МОРИС МЕТЕРЛИНК. «ЖИЗНЬ ТЕРМИТОВ»
«Жизнь термитов» Мориса Метерлинка по замыслу и построению параллельна его знаменитой «Жизни пчел». Та же последовательность глав, то же блестящее и общедоступное изложение, те же остроумные философские обобщения. Это — своеобразный литературный жанр, не вмещающийся ни в какие школьные рамки. Автор настаивает на «научности»: говорит о строгости и беспристрастии своего метода, приводит в конце солидную библиографию. Себя он называет скромным классификатором, ограничивающимся сводкой наблюдений и фактов. И все же, ни «Жизнь пчел», ни тем менее, «Жизнь термитов» не похожи на сухие энтомологические исследования. Их читаешь с захватывающим интересом, они обращены не к любознательности и критическому чувству читателя, — а почти исключительно к его воображению. Эти «фактические» сводки — увлекательнее любого романа приключений. В них есть сложная необузданная фантастика. Не знаю, как специалисты отнесутся к интерпретации и выводам Метерлинка; мнения их едва ли дойдут до рядового читателя. И как бы ни была жестока их критика, она не сможет затронуть этой страшной сказки «из жизни природы».
«Жизнь термитов» — произведение художественное; в нем есть та неоспоримая убедительность, которая не зависит от реальности. В предисловии к «Жизни пчел» Метерлинк говорит, что он уже вышел из возраста чудесных вымыслов; он знает, что действительность в своей чудесности превосходит выдумку.
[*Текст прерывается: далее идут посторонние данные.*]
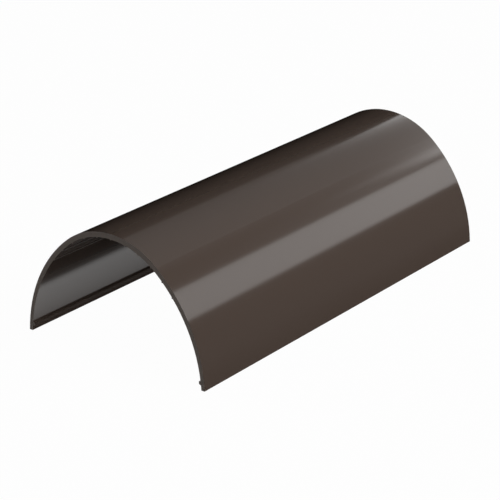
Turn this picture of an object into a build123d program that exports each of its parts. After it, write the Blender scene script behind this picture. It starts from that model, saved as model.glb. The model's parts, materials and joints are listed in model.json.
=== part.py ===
"""Short section of an extruded uPVC half-round gutter, lying open side down on its two rims.

The section runs along X, centred on the origin, and stands on Z = 0. Its profile is an arch of
three tangent arcs, a tight one over the gutter's bottom and a flatter one down each flank. The wall
thickens towards the bottom. Inside it has a row of fine ribs, and a bead along each rim.
"""

import math
import os

from build123d import *

# Driving dimensions, in millimetres.
section_length = 258.6
overall_width = 125.0  # outside to outside, at the rims
overall_depth = 72.3  # from the rim plane to the outside of the gutter's bottom
bottom_radius = 49.8  # outside radius over the gutter's bottom
flank_radius = 84.2  # outside radius of each flank
flank_wall = 2.3
bottom_wall = 3.05

rib_count = 11
rib_pitch = 9.75  # along the inside surface
rib_radius = 0.5

bead_rise = 4.2  # from the rim plane to the middle of the bead
bead_base = 2.9
bead_tip = 1.5
bead_height = 1.2  # how far the bead stands out of the wall
bead_corner = 0.25

rim_outer_corner = 0.2
rim_inner_corner = 0.2

bottom_centre = Vector(0, overall_depth - bottom_radius)
rim_point = Vector(overall_width / 2, 0)


def flank_centre():
    """Centre of the right flank's arc, which ends on the rim point and is tangent to the bottom arc."""
    span = rim_point - bottom_centre
    to_bottom = flank_radius - bottom_radius
    along = (to_bottom**2 - flank_radius**2 + span.length**2) / (2 * span.length)
    aside = math.sqrt(to_bottom**2 - along**2)
    unit = span.normalized()
    return bottom_centre + unit * along + Vector(unit.Y, -unit.X) * aside


def arch(inset, drop, foot):
    """The profile's outside curve moved inwards by inset and down by drop, from foot height to foot height."""
    down = Vector(0, -drop)
    flank = flank_centre() + down
    bottom = bottom_centre + down
    flank_r = flank_radius - inset
    toe = math.degrees(math.asin((foot - flank.Y) / flank_r))
    joint = math.degrees(math.atan2(bottom.Y - flank.Y, bottom.X - flank.X))
    right = CenterArc((flank.X, flank.Y), flank_r, toe, joint - toe)
    crown = CenterArc((bottom.X, bottom.Y), bottom_radius - inset, joint, 180 - 2 * joint)
    left = CenterArc((-flank.X, flank.Y), flank_r, 180 - joint, joint - toe)
    return Wire([right, crown, left])


def under(curve):
    """The face between a curve and the level line that joins its two ends."""
    return make_face([*curve.edges(), Line(curve @ 1, curve @ 0)])


def bead(side, curve_centre, curve_radius):
    """The bead along one rim, on the inside of the right (1) or left (-1) flank."""
    lean = math.asin((bead_rise - curve_centre.Y) / curve_radius)
    seat = curve_centre + Vector(math.cos(lean), math.sin(lean)) * curve_radius
    root = flank_wall / 2
    outline = Polyline(
        (root, -bead_base / 2),
        (0, -bead_base / 2),
        (-bead_height, -bead_tip / 2),
        (-bead_height, bead_tip / 2),
        (0, bead_base / 2),
        (root, bead_base / 2),
        close=True,
    )
    section = make_face(outline)
    section = fillet(section.vertices().group_by(Axis.X)[0], bead_corner)
    placed = Pos(seat.X, seat.Y) * Rot(0, 0, math.degrees(lean)) * section
    return placed if side > 0 else mirror(placed, Plane.YZ)


def profile():
    """The gutter's section, drawn with X across and Y up."""
    drop = bottom_wall - flank_wall
    inside = arch(flank_wall, drop, -drop)
    section = under(arch(0, 0, 0)) - under(inside)
    middle = inside.length / 2
    for index in range(rib_count):
        along = middle + (index - (rib_count - 1) / 2) * rib_pitch
        place = inside.position_at(along, position_mode=PositionMode.LENGTH)
        section += Pos(place.X, place.Y) * Circle(rib_radius)
    inside_centre = flank_centre() - Vector(0, drop)
    for side in (1, -1):
        section += bead(side, inside_centre, flank_radius - flank_wall)
    rim = section.vertices().group_by(Axis.Y)[0].sort_by(Axis.X)
    section = fillet([rim[0], rim[-1]], rim_outer_corner)
    rim = section.vertices().group_by(Axis.Y)[0].sort_by(Axis.X)
    return fillet([rim[1], rim[-2]], rim_inner_corner)


def gutter():
    """The whole section of stock, one extruded solid."""
    return extrude(Plane.YZ * profile(), amount=section_length / 2, both=True)


os.makedirs("parts", exist_ok=True)
export_step(gutter(), "parts/gutter.step")
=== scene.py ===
"""Looks for the gutter section: brown uPVC in a plain white studio.

Everything is in metres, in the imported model's own frame: the section runs along X and lies on its two
rims at Z = 0. The camera stands on the -X, -Y side and sees the near cut end. The plastic mirrors long
glowing panels parallel to the gutter, one overhead and one beyond the far end. Softboxes and two fill
panels add diffuse light.
"""

import json
import math

import bpy
from mathutils import Euler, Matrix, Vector

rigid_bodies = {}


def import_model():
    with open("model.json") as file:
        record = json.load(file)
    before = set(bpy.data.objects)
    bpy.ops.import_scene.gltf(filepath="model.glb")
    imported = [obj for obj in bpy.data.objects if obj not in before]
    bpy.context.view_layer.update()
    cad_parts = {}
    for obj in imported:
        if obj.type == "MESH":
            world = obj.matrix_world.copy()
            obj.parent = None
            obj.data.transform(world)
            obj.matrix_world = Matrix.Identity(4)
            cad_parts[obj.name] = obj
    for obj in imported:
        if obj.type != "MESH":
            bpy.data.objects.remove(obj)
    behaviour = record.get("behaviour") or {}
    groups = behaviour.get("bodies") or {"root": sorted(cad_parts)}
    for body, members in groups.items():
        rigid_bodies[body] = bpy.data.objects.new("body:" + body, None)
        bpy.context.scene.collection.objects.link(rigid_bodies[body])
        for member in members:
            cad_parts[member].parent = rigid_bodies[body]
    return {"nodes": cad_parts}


# Camera, matched to the photograph.
CAMERA_PLACE = (-0.79249, -0.60926, 0.43615)
CAMERA_ANGLES = (67.4391, 0.0592, -52.0794)  # degrees
CAMERA_LENS = 134.13
SENSOR = 36.0

# Plastic, in linear colour.
BODY_COLOUR = (0.0750, 0.0552, 0.0450)
BODY_MOTTLE = 0.04  # how far the colour wanders, as a share of it
BODY_ROUGHNESS = 0.12
BODY_ROUGHNESS_SPREAD = 0.008
CUT_COLOUR = (0.1600, 0.1360, 0.1210)
CUT_MOTTLE = 0.05
CUT_ROUGHNESS = 0.45
PLASTIC_IOR = 1.5
END_NORMAL = 0.7  # a face whose normal has more X than this is a sawn end

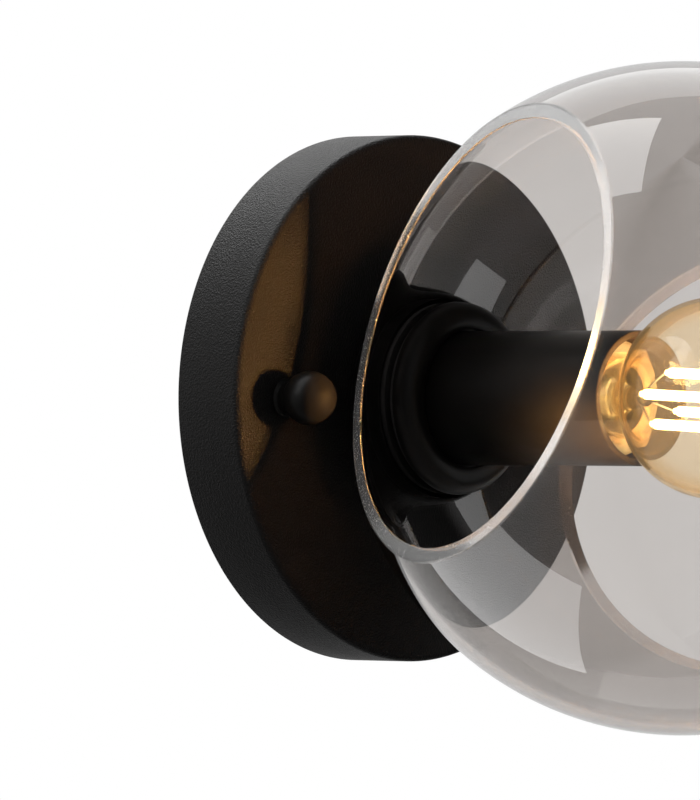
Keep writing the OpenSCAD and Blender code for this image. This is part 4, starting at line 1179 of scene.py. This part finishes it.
class SCONCE_OT_bulb(bpy.types.Operator):
    """Makes the bulb: cap, insulator, tip, glass, stem, lit sticks and their wires"""

    bl_idname = "sconce.bulb"
    bl_label = "Bulb"

    TOP = 79.0          # front edge of the cap at rest, from the wall
    WIRE = 0.28         # radius of the wires that hold the sticks

    def execute(self, context):
        m = sizes_in_mm(context.scene.sconce_sizes)
        self.cap(m)
        self.glass(m)
        self.stem()
        self.cage(m)
        return {"FINISHED"}

    def cap(self, m):
        tip, top, r, sheet, skirt = 53.0, self.TOP, m.cap_radius, 0.35, 8.4
        foot = top - 3.6
        wall = threaded(r, tip + 3.2, foot - 1.6, m.cap_pitch, 0.62, 14)
        outline = ([(r - 0.6, tip + 3.0), (r - sheet, tip + 3.0)] + wall
                   + softened([(r, foot - 1.3, 0), (skirt, foot, 0.5), (skirt, top, 0.12), (skirt - sheet, top, 0.12),
                               (skirt - sheet, foot, 0.4), (r - sheet, foot - 1.3, 0)], 4)
                   + [(a - sheet, h, w) for a, h, w in wall[::-1]])
        piece("bulb_cap_drawn", turned(outline, m.sides, pitch=m.cap_pitch), "bulb", "brass", "bulb_cap", 40)
        low = tip + 0.6
        outline = softened([(0.0, low + 0.6, 0), (2.4, low + 0.6, 0), (2.4, low, 0.1), (3.2, low, 0.3),
                            (r - 0.42, tip + 4.3, 0.3), (r - 0.42, tip + 4.4, 0), (0.0, tip + 4.4, 0)], 4)
        piece("cap_glass", turned(outline, 72), "bulb_contact_end", "black_glass", "bulb_insulator")
        outline = [(0.0, tip)] + arc((1.8, tip + 0.6), 0.6, -85, 0, 8) + [(2.4, tip + 1.2), (0.0, tip + 1.2)]
        piece("tip_solder", turned(outline, 48), "bulb_contact_end", "solder", "bulb_tip", 40)

    def glass(self, m):
        r, ball, top = m.bulb_radius, m.bulb_front - m.bulb_radius, self.TOP
        foot, neck, shoulder, flare = 8.0, 9.2, 8.0, 3.2
        away = neck + shoulder
        drop = math.sqrt((r + shoulder) ** 2 - away ** 2)
        meet = math.degrees(math.atan2(drop, away))

        def line(inset):
            points = [(foot - inset, top - 3.2), (foot - inset, top - 2.6), (foot - inset, top - 1.0)]
            for t in [i / 10 for i in range(1, 10)]:
                points.append((foot - inset + (neck - foot) * t * t * (3 - 2 * t), top - 1.0 + flare * t))
            points += arc((away, ball - drop), shoulder + inset, 180, 180 - meet, 20)
            points += arc((0.0, ball), r - inset, -meet, 90, 72)[1:-1]
            return points + [(0.0, ball + r - inset)]

        bm = turned(line(0.0) + line(m.bulb_wall)[::-1], m.sides)
        piece("bulb_blown", bm, "bulb", "bulb_glass", "bulb_envelope", 60)

    def stem(self):
        """The flared tube inside the bulb, pinched flat where the wires go through it."""
        pinch = self.TOP + 8.0
        outline = softened([(0.0, 76.2, 0), (7.15, 76.2, 0.15), (7.15, 77.0, 0.3), (5.2, 78.1, 0)], 4)
        outline += [(4.0, 79.4), (3.2, 80.6), (2.7, 81.8), (2.6, 83.0)]
        outline += [(r, pinch + h) for r, h in (
            (2.6, -0.8), (2.3, 0.0), (1.5, 0.9), (1.0, 1.5), (0.9, 2.0), (0.9, 4.4), (0.75, 4.9), (0.45, 5.25),
            (0.0, 5.4))]
        bm = turned(outline, 64)
        for v in bm.verts:
            near = max(0.0, 1 - abs(-v.co.y / MM - (pinch - 1.6)) / 2.6)
            v.co.z *= 1 - 0.45 * near * near * (3 - 2 * near)
        bmesh.ops.recalc_face_normals(bm, faces=bm.faces[:])
        piece("stem_pinched", bm, "bulb", "stem_glass", "bulb_stem", 60)

    def cage(self, m):
        """Four lit sticks set on a tilted ring by a node tree, and the wires that hold them."""
        low, length, ring = 91.0, 29.987, m.stick_ring
        lean = math.radians(2.5)
        tilted = Matrix.Rotation(lean, 3, "X")
        # thicker than in the frame, as a bright stick looks
        r = 1.3 * m.stick_radius
        foot = [(r * 0.55, 0.0), (r * 0.6, 0.8), (r * 0.62, 1.0), (r * 0.9, 1.2), (r, 1.5)]
        stick = turned([(0.0, 0.0)] + foot + [(a, length - h) for a, h in foot[::-1]] + [(0.0, length)], 28)

        def on_cage(radius, degrees, z):
            a = math.radians(degrees)
            p = tilted @ Vector((radius * math.cos(a), radius * math.sin(a), z))
            return place(p.x, p.y, low + p.z)

        base = bpy.data.meshes.new("stick_points")
        base.from_pydata([on_cage(ring, a, 0.0) for a in STICK_TURNS], [], [])
        tree = Repeats("lit_sticks", Piece=hidden_piece("stick", stick), Tilt=lean)
        sticks = tree.baked(tree.given["Geometry"], tree.vector(x=tree.given["Tilt"]), "filament", base, 50)
        settle(sticks, "bulb", "filament", "filaments")

        wires = bmesh.new()
        top = length + 0.35
        for a in STICK_TURNS:
            swept([on_cage(radius, a, z) for radius, z in ((1.6, -5.0), (2.6, -3.9), (4.6, -2.0), (ring, -0.35))],
                  self.WIRE, 12, wires)
        for a, b in (STICK_TURNS[:2], STICK_TURNS[2:]):
            first, last = on_cage(ring, a, top), on_cage(ring, b, top)
            swept([first, (first + last) / 2, last], self.WIRE, 12, wires)
        piece("stick_wires", wires, "bulb", "nickel_wire", "filament_supports", 50)


class SCONCE_OT_terminals(bpy.types.Operator):
    """Makes the terminal block with its inserts and screws"""

    bl_idname = "sconce.terminals"
    bl_label = "Terminal block"

    def execute(self, context):
        from_frame("terminal_block", "terminal_strip", "terminal_plastic", 0.15)
        from_frame("terminal_inserts", "terminal_barrels", "brass")
        pitch = 8.0
        low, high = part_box("terminal_screws")
        r, foot = 1.5, (low.y - high.y) / MM
        grub = [(0.0, foot), (r - 0.5, foot), (r, foot + 0.5), (r, -0.15), (r - 0.15, 0.0), (0.0, 0.0)]
        settle(grid_of("clamp_screws", self.slotted(grub, r, 0.7), "zinc_steel", 3, 2, pitch, pitch,
                       (low.z + high.z) / 2 / MM, -low.y / MM), "base", "zinc_steel", "terminal_screws")
        low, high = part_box("block_screws")
        r, shank, head, foot = 2.3, 1.4, -1.4, low.y / MM
        headed = [(0.0, foot), (shank, foot)] + softened(
            [(shank, head, 0), (r, head, 0.1), (r, 0.0, 0.5), (0.0, 0.0, 0)], 4)
        settle(grid_of("ear_screws", self.slotted(headed, r, 0.6), "zinc_steel", 2, 1,
                       (high.x - low.x) / MM - 2 * r, pitch, (low.z + high.z) / 2 / MM, -low.y / MM),
               "base", "zinc_steel", "block_screws")
        return {"FINISHED"}

    def slotted(self, outline, radius, deep):
        """A screw with its top at zero and a slot cut across it, kept out of the scene."""
        solid = as_object("screw_solid", turned(outline, 40), "zinc_steel")
        slot = prism(box_loop(4 * radius, 0.6), -deep, 1.0)
        plain = cut(solid, "screw_slotted", "zinc_steel", [slot])
        mesh = plain.data
        bpy.data.objects.remove(plain)
        return bpy.data.objects.new("screw", mesh)


class SCONCE_OT_leads(bpy.types.Operator):
    """Makes the live, neutral and earth leads between the lampholder, the block and the earth point"""

    bl_idname = "sconce.leads"
    bl_label = "Leads"

    def execute(self, context):
        m = sizes_in_mm(context.scene.sconce_sizes)
        sides = 20
        down = [(6.6, 0, 37.5), (6.6, 0, 33.9), (5.4, 0, 31.5), (3.1, 0, 29.8), (2.2, 0, 25.6), (1.9, 0, 20.2),
                (1.9, 0, 13.0)]
        for node, slot, route in (
                ("live_lead", "lead_brown", [(-x, y, z) for x, y, z in down] + [
                    (-2.2, -1.2, 10.6), (-3.8, -4.2, 8.3), (-7.4, -10, 7.7), (-8, -14.2, 7.7), (-8, -19, 7.7)]),
                ("neutral_lead", "lead_blue", down + [
                    (1.9, -1.2, 10.6), (1.3, -4.2, 8.3), (0.3, -10, 7.7), (0, -14.2, 7.7), (0, -19, 7.7)]),
                ("earth_lead", "lead_green", [
                    (10.5, -4.8, 3), (10.5, -6.6, 3), (10.5, -9, 3), (9.25, -11, 5.35), (8, -13.6, 7.7),
                    (8, -19, 7.7)])):
            bm = swept(smooth_line(route, 10), m.lead_radius, sides)
            obj = as_object(node + "_sleeve", bm, slot, angle=50)
            # each point's share of a turn round its lead, which a stripe along the lead follows
            share = obj.data.attributes.new("round", "FLOAT", "POINT")
            share.data.foreach_set("value", [(i % sides) / sides for i in range(len(obj.data.vertices))])
            settle(obj, "base", slot, node)
        return {"FINISHED"}


class SCONCE_OT_glow(bpy.types.Operator):
    """Sets small warm lights along the lit sticks, which move with the bulb, and their glow in the glass"""

    bl_idname = "sconce.glow"
    bl_label = "Glow"

    def execute(self, context):
        m = sizes_in_mm(context.scene.sconce_sizes)
        for i, turn in enumerate(STICK_TURNS):
            spot = around(m.stick_ring, turn, 116.0)
            self.lamp(f"stick_light_{i}", spot, 4.0, 0.001)
            sheen = self.lamp(f"sheen_light_{i}", spot, 0.45, 0.002)
            sheen.visible_glossy = True
            sheen.light_linking.receiver_collection = lit_only("black_pieces")
        glow = self.lamp("glass_glow", place(-34.0, -18.0, 108.0), 6.0, 0.006, "SPOT")
        glow.data.spot_size = math.radians(40)
        glow.data.spot_blend = 1.0
        way = place(-10.0, -8.0, 82.0) - glow.location
        glow.rotation_euler = way.to_track_quat("-Z", "Y").to_euler()
        return {"FINISHED"}

    def lamp(self, name, spot, watts, radius, kind="POINT"):
        data = bpy.data.lights.new(name, kind)
        data.energy = watts
        data.color = (1.0, 0.52, 0.17)
        data.shadow_soft_size = radius
        lamp = in_scene(name, data)
        lamp.location = spot
        lamp.visible_camera = lamp.visible_glossy = lamp.visible_transmission = False
        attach(lamp, "bulb")
        return lamp


class SCONCE_PT_panel(bpy.types.Panel):
    """Lists the sconce's pieces, sizes and colours"""

    bl_idname = "SCONCE_PT_panel"
    bl_label = "Globe wall sconce"
    bl_space_type = "VIEW_3D"
    bl_region_type = "UI"
    bl_category = "Sconce"

    def draw(self, context):
        column = self.layout.column(align=True)
        for operator in OPERATORS:
            column.operator(operator.bl_idname)
        for group in (context.scene.sconce_sizes, context.scene.sconce_colours):
            box = self.layout.box()
            for key in type(group).__annotations__:
                box.prop(group, key)


OPERATORS = (SCONCE_OT_stage, SCONCE_OT_canopy, SCONCE_OT_bracket, SCONCE_OT_ball_nuts, SCONCE_OT_seat,
             SCONCE_OT_ring, SCONCE_OT_tube, SCONCE_OT_lampholder, SCONCE_OT_globe, SCONCE_OT_bulb,
             SCONCE_OT_terminals, SCONCE_OT_leads, SCONCE_OT_glow)
CLASSES = (SconceSizes, SconceColours, *OPERATORS, SCONCE_PT_panel)


def register():
    for cls in CLASSES:
        bpy.utils.register_class(cls)
    bpy.types.Scene.sconce_sizes = PointerProperty(type=SconceSizes)
    bpy.types.Scene.sconce_colours = PointerProperty(type=SconceColours)


def unregister():
    del bpy.types.Scene.sconce_colours
    del bpy.types.Scene.sconce_sizes
    for cls in reversed(CLASSES):
        bpy.utils.unregister_class(cls)


def main():
    register()
    bpy.ops.sconce.stage()
    bpy.ops.sconce.canopy()
    bpy.ops.sconce.bracket()
    bpy.ops.sconce.ball_nuts()
    bpy.ops.sconce.seat()
    bpy.ops.sconce.ring()
    bpy.ops.sconce.tube()
    bpy.ops.sconce.lampholder()
    bpy.ops.sconce.globe()
    bpy.ops.sconce.bulb()
    bpy.ops.sconce.terminals()
    bpy.ops.sconce.leads()
    bpy.ops.sconce.glow()


if __name__ == "__main__":
    main()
И вместо того, чтобы сочинять — он хочет простыми глазами посмотреть на мир и простыми словами о нем рассказать.
То же заявление повторяется и в предисловии к «Жизни термитов». Никакого вымысла, никакого творчества в кавычках: объективное изложение и скромное объяснение. И читая первые страницы книги с сухим перечнем фактов и сообщением вполне проверенных сведений — невольно веришь этой «скромности» автора. Но вот введение заканчивается открываются ворота мрачного и страшного мира — и перед нами — таинственная, трагически напряженная жизнь. И тогда становится ясным, что пресловутая объективность — только хитрый прием, что нас вводят не в популярную монографию по природоведению, а в заколдованное царство, в те самые таинственные замки, где мы уже встречали далеких принцесс, Аглавен, Селизетт и Тентажилей.